Fortunately, we won't have to wait nearly as long for the language of business and finance to converge. One of the more revolutionary developments in the world's capital markets is the remarkably quickening pace of acceptance of a true lingua franca for accounting.

Back to present day. Perhaps it's because Cox is no longer heading up the SEC so he's off the leash and able to say things like this now. Make no bones about it, Cox is sure IFRS adoption is dead in the U.S. Deader than dead. So dead it's already been embalmed and just needs to be buried.
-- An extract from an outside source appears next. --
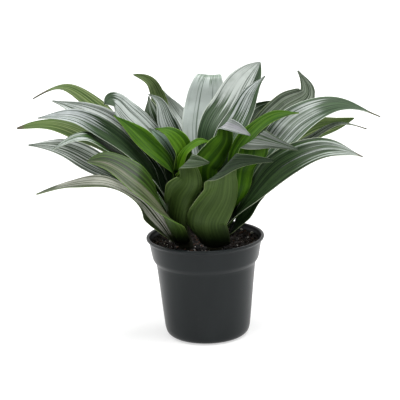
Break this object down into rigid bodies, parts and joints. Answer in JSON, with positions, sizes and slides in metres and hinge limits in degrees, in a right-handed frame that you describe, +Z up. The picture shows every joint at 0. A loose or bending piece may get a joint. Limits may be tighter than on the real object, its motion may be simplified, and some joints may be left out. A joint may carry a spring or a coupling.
{
  "type": "potted dracaena",
  "caption": "Compact dracaena with broad, pleated, arching leaves on short canes, standing in a round tapered nursery pot with soil.",
  "frame": {"origin": "middle of the pot's flat base, on the surface it stands on", "axes": "+Z up, -Y towards the plant's front, +X to the right as seen from the front"},
  "size_m": [0.3704, 0.282, 0.2718],
  "materials": {
    "pot": "satin",
    "soil": "rough",
    "cane": "matte",
    "leaf": "satin",
    "young_leaf": "satin"
  },
  "bodies": {
    "root": {"back_leaf_01": "leaf", "back_leaf_02": "leaf", "back_leaf_03": "leaf", "back_leaf_04": "leaf", "back_leaf_05": "leaf", "back_leaf_06": "leaf", "back_leaf_07": "leaf", "back_leaf_08": "leaf", "back_leaf_09": "leaf", "back_leaf_10": "leaf", "back_leaf_11": "leaf", "back_leaf_12": "leaf", "back_leaf_13": "leaf", "back_leaf_14": "leaf", "back_leaf_15": "leaf", "back_leaf_16": "leaf", "cane_back": "cane", "cane_left": "cane", "cane_right": "cane", "left_leaf_01": "leaf", "left_leaf_02": "leaf", "left_leaf_03": "leaf", "left_leaf_04": "leaf", "left_leaf_05": "leaf", "left_leaf_06": "leaf", "left_leaf_07": "leaf", "left_leaf_08": "leaf", "left_leaf_09": "leaf", "left_leaf_10": "leaf", "left_leaf_11": "leaf", "left_leaf_12": "leaf", "left_leaf_13": "leaf", "left_leaf_14": "leaf", "left_leaf_15": "leaf", "left_leaf_16": "young_leaf", "left_leaf_17": "young_leaf", "left_leaf_18": "young_leaf", "pot": "pot", "right_leaf_01": "leaf", "right_leaf_02": "leaf", "right_leaf_03": "leaf", "right_leaf_04": "leaf", "right_leaf_05": "leaf", "right_leaf_06": "leaf", "right_leaf_07": "young_leaf", "right_leaf_08": "leaf", "right_leaf_09": "leaf", "right_leaf_10": "young_leaf", "right_leaf_11": "leaf", "right_leaf_12": "young_leaf", "soil": "soil"}
  },
  "joints": []
}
The scoop from Compliance Week:

American capital markets simply can't be served by the international accounting rulemaking process, making it clear that International Financial Reporting Standards won't be adopted in the United States “in our lifetime,” said Chris Cox, former chairman of the Securities and Exchange Commission.

In a candid dissection of the history of the convergence movement and how it derailed, Cox said during a keynote speech at an SEC conference in California last week he's not interested in promoting U.S. adoption of International Financial Reporting Standards in the United States. “Today, I come to bury IFRS, not to praise them,” he said. “The fact is, far too much time has gone by with no meaningful progress. I think we have to fairly conclude that the moment has passed. Full-scale adoption of IFRS in the United States might once have been possible, but it is no longer. This is not a prognosis. It's just a statement of fact.”

Cox also mentions in that speech that getting English-speaking people to learn Spanish or rebuilding global communication after the Tower of Babel fell is easier than getting everyone to agree on a single financial reporting language. For real:

Organizing the entire planet behind an idea as big as a universal language of financial reporting takes enormous effort, and a constant commitment. Endless reasons can easily be marshalled for why it can't be done, and they are always relentlessly tugging away at the enterprise.

He doesn't blame the SEC for dropping the ball — nor should he, as the ball happened to be in his court for much of the time the SEC has been hard at work heel-dragging toward convergence — but does say that the IFRS excitement has passed. Too late to get it back. Forget it. Move on.